The original article mentions hybrid but does not say the motors are exclusive to hybrid drives, merely that the motor will be flight tested in a series-hybrid DA36. Besides, the MIT article I linked enumerates the benefits of the hybrid drive. The word 'hybrid' is in the subtitle. I suspect Siemens is focusing on hybrid tech at the moment because battery tech is such a moving target and they want to use an existing airframe. Ultimately, I think all-electric aircraft will find their market in short-flight urban transport applications where noise, pollution, and reliability are huge factors.
The quiet aspect probably has a lot of value in military applications. And it'd be useful in the solar powered unmanned planes we see, but maybe the energy requirements for this are too high.
Even if the motor is quiet you still have the propeller making a lot of noise. I (honestly) don't know if you can really get it quiet enough for the motor's noise to be important.
> The propeller, even at 500 feet over the maintenance area, made only a light flutter, heard just as it approached.

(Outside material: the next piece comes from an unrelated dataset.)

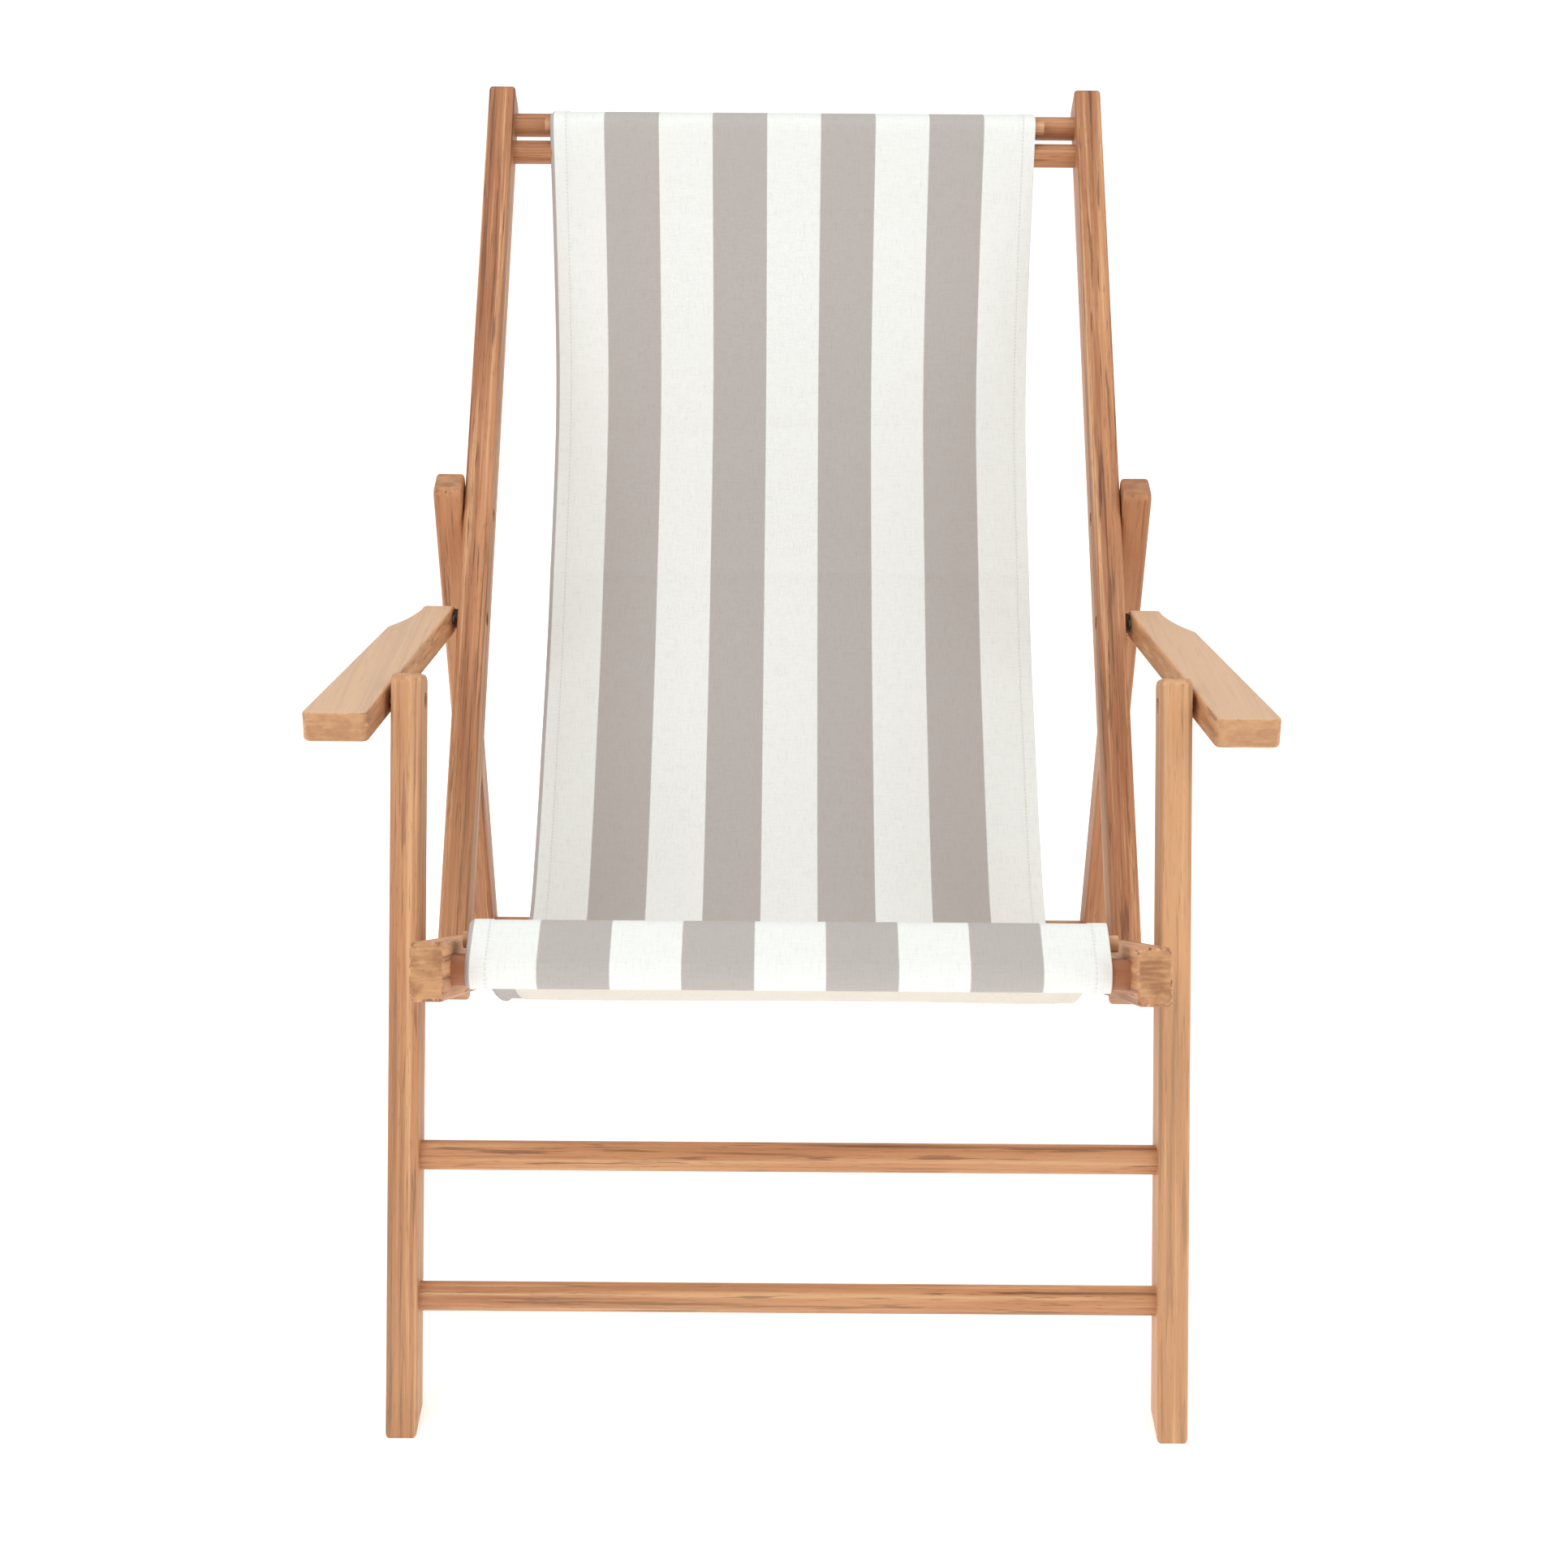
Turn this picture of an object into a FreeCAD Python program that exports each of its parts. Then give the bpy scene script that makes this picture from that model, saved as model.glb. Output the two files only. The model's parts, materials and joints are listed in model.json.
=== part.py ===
"""Folding deck chair with arms: a four-bar frame of flat boards, two props and a hung sling.

Millimetres, +Z up, +Y towards the rear, origin on the floor under the middle of the chair.
Boards stand on edge in three layers on each side: seat rail, back rail, then leg and prop.
"""
import FreeCAD
import Part
import math
import os

VEC = FreeCAD.Vector
X_AXIS = VEC(1, 0, 0)

# Boards and layers
BOARD = 23.0                                  # thickness of every board
AIR = 1.0                                     # air between neighbouring layers
SEAT_X = 225.5                                # inner face of the seat rails
BACK_X = SEAT_X + BOARD + AIR
LEG_X = BACK_X + BOARD + AIR
LEG_OUT_X = LEG_X + BOARD
EDGE_R = 3.0                                  # rounding of the long edges
CENTRE_Y = 383.5                              # from the front foot to the middle of the chair

# Side view of the boards, in a plane whose origin is the front foot
SEAT_WIDTH, SEAT_LENGTH, SEAT_SLOPE = 39.0, 950.0, -26.05
BACK_WIDTH, BACK_LENGTH, BACK_SLOPE = 38.0, 855.2, 43.67
BACK_START = 10.7                             # the back rail's lower end, along its own line
LEG_WIDTH, LEG_LENGTH, LEG_SLOPE = 36.0, 565.4, 66.13
PROP_WIDTH, PROP_HEAD, PROP_TAIL = 34.0, 33.0, 18.0

# Bars, rods and cloth
HEAD_BAR_R = 10.25
STRETCHER_R = 11.0
PROP_BAR_R = 9.0
ROD_R = 5.75
TENON_R, TENON = 8.0, 12.0
ROD_HALF = 221.0
SLING_HALF = 213.0
CLOTH = 2.2
CLOTH_AIR = 0.3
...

http://en.wikipedia.org/wiki/Lockheed_YO-3

The largest source of propeller noise is transonic flow at the tips, so turning the propeller slowly helps significantly. The tradeoff is a larger propeller and more expensive engine installation due to the required gearbox.

A solar-powered sea-plane would be pretty awesome. Probably not enough range to cross an ocean in one go, but you just land, do some fishing, then take off again the next day.